We will see it also as at the heart of the living out of that salvation in our day-by-day life. Jesus called on all who follow him to take up their cross daily and follow in his steps (Luke 9:23). The Christian sees everything in the light of Christ’s cross. Because his Saviour bore a cross, he is ready to take up one of his own. The Christian must begin his thinking on any aspect of the Christian life from the fact that he is one who had been died for.
That is why the Christian has a different idea about humility, for example, from that held by others. In the first century, men did not commonly regard humility as a virtue. A man who was really a man would stand up for his rights and make sure that people appreciated his merits. Not so the Christian. He could not see himself as deserving of praise on account of an exemplary life. He could not claim credit for having earned his salvation. Rather he saw himself as a sinner, one who had caused the Son of God to die. In the light of that dreadful responsibility how could he be other than humble?

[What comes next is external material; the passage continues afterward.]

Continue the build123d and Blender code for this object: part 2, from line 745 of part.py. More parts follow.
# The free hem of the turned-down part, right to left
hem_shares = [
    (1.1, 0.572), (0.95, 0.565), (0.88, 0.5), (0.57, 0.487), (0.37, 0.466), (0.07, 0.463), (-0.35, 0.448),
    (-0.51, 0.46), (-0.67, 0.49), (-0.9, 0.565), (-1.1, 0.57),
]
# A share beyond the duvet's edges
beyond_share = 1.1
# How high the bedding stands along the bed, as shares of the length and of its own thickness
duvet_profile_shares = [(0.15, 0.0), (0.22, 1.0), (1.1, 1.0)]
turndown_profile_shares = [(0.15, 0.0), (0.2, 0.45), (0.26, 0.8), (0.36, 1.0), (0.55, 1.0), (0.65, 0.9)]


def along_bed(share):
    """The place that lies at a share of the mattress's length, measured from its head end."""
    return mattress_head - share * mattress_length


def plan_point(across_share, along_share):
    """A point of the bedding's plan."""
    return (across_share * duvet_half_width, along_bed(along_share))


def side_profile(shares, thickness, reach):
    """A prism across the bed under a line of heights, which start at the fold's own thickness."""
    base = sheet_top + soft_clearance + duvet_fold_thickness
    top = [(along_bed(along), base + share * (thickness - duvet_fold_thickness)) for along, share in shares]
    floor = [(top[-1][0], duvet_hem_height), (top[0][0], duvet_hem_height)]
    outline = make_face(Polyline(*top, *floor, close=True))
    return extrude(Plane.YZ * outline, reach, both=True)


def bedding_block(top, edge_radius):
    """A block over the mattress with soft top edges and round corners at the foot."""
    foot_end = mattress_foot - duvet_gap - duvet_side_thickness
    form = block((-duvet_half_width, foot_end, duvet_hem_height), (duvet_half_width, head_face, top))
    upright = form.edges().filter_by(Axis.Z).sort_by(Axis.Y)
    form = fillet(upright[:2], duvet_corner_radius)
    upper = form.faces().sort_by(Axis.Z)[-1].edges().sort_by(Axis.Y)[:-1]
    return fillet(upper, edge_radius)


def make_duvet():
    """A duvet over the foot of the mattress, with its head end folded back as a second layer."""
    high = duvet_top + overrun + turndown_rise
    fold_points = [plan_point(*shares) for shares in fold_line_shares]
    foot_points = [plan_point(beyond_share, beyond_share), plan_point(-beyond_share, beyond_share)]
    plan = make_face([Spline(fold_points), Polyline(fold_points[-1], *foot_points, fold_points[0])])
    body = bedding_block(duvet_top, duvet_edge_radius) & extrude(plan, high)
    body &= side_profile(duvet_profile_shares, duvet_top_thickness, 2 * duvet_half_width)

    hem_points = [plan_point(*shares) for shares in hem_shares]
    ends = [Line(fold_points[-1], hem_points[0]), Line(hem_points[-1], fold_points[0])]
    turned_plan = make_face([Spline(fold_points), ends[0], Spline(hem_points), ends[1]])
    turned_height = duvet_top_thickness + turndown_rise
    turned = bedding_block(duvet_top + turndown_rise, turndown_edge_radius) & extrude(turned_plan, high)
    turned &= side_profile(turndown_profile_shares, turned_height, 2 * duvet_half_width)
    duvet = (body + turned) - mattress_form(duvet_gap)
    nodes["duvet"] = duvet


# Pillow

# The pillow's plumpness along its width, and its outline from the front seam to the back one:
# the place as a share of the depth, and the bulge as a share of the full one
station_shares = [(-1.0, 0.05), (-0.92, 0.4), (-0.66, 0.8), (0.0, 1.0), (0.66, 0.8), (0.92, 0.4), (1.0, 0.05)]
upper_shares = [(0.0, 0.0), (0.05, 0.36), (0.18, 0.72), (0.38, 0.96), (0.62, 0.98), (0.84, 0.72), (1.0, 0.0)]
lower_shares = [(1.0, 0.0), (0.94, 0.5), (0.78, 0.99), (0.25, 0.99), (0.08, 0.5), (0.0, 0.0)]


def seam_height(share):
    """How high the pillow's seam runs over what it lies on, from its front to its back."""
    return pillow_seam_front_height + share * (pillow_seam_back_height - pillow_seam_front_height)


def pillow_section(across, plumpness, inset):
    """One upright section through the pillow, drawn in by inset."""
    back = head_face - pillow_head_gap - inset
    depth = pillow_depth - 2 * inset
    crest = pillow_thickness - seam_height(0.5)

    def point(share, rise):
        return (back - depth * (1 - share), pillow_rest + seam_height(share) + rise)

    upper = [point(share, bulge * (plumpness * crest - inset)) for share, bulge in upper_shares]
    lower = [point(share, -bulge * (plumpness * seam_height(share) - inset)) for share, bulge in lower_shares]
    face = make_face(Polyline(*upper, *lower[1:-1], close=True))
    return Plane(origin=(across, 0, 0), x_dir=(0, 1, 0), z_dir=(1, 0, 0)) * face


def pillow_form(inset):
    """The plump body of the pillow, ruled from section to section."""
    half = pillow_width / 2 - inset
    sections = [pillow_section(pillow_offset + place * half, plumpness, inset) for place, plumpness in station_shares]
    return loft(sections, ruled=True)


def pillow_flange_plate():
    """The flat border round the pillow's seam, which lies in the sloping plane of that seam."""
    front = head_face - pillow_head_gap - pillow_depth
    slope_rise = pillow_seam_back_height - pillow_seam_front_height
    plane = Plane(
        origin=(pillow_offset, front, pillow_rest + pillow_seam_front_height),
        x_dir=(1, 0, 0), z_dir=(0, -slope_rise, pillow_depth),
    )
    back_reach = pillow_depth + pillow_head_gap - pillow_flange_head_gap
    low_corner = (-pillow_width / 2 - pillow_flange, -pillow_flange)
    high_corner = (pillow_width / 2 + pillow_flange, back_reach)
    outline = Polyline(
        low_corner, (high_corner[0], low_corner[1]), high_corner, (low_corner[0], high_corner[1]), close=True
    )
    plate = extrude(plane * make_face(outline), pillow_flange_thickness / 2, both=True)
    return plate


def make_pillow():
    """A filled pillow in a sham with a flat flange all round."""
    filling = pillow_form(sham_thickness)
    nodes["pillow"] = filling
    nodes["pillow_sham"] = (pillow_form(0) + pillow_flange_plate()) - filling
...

Similarly, the Christian took his understanding of love from the Cross. “Herein is love,” wrote John, “not that we loved God, but that he loved us, and sent his Son to be the propitiation for our sins” (1 John 4:10). We can never understand love if we start from the human end. We must start with what God has done, with the Cross. Then only do we know real love.
For the believer, the cross has transformed everything. “I am crucified with Christ: nevertheless I live; yet not I, but Christ liveth in me: and the life which I now live in the flesh I live by the faith of the Son of God, who loved me, and gave himself for me” (Gal. 2:20).